DeFi Development Corp. Updates SOL Guidance
DeFi Development Corp. (Nasdaq: DFDV), a public company with a treasury strategy focused on accumulating Solana, has provided an update to its SOL per Share (SPS) guidance. The company's strategy involves compounding its holdings of SOL.
- The company specifically lowered its June 2026 SOL per Share (SPS) guidance to 0.085, a significant reduction from the previous target of 0.1650. However, it maintained its long-term goal of 1.0 SPS by December 2028. - As of February 2026, DeFi Development Corp. held 2,195,926 SOL, valued at approximately $186.9 million.
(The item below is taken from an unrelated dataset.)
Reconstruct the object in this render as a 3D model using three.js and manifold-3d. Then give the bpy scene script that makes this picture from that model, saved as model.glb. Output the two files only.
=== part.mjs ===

The company's holdings have grown substantially, up from just under 1 million SOL in July 2025. - Beyond running its own validator, the company employs sophisticated yield strategies; it recently partnered with Solstice to deploy treasury assets into a delta-neutral "YieldVault" that uses funding rate arbitrage, hedged staking, and tokenized U.S. Treasury bills. - Another partnership with Perena is expected to generate an approximate 15% APY on its stablecoin reserves, with the yield being used to fund operations, share buybacks, and acquire more SOL. - The company's SOL accumulation is funded through traditional capital markets, having raised approximately $378 million in 2025 through instruments like convertible bonds and private investments in public equity (PIPEs). - In a move to bolster its institutional expertise, the company recently appointed Hadley Stern to its Board of Directors; Stern has over a decade of experience in digital assets, including roles at Fidelity, BNY Mellon, and the Solana-based staking platform Marinade Labs. - In addition to its Solana treasury, the company operates a separate business: an AI-powered online platform that provides data and software subscriptions to commercial real estate professionals. - Despite the lowered near-term guidance, the company's stock (DFDV) was noted to be trading at a low P/E ratio of 1.84 following the announcement.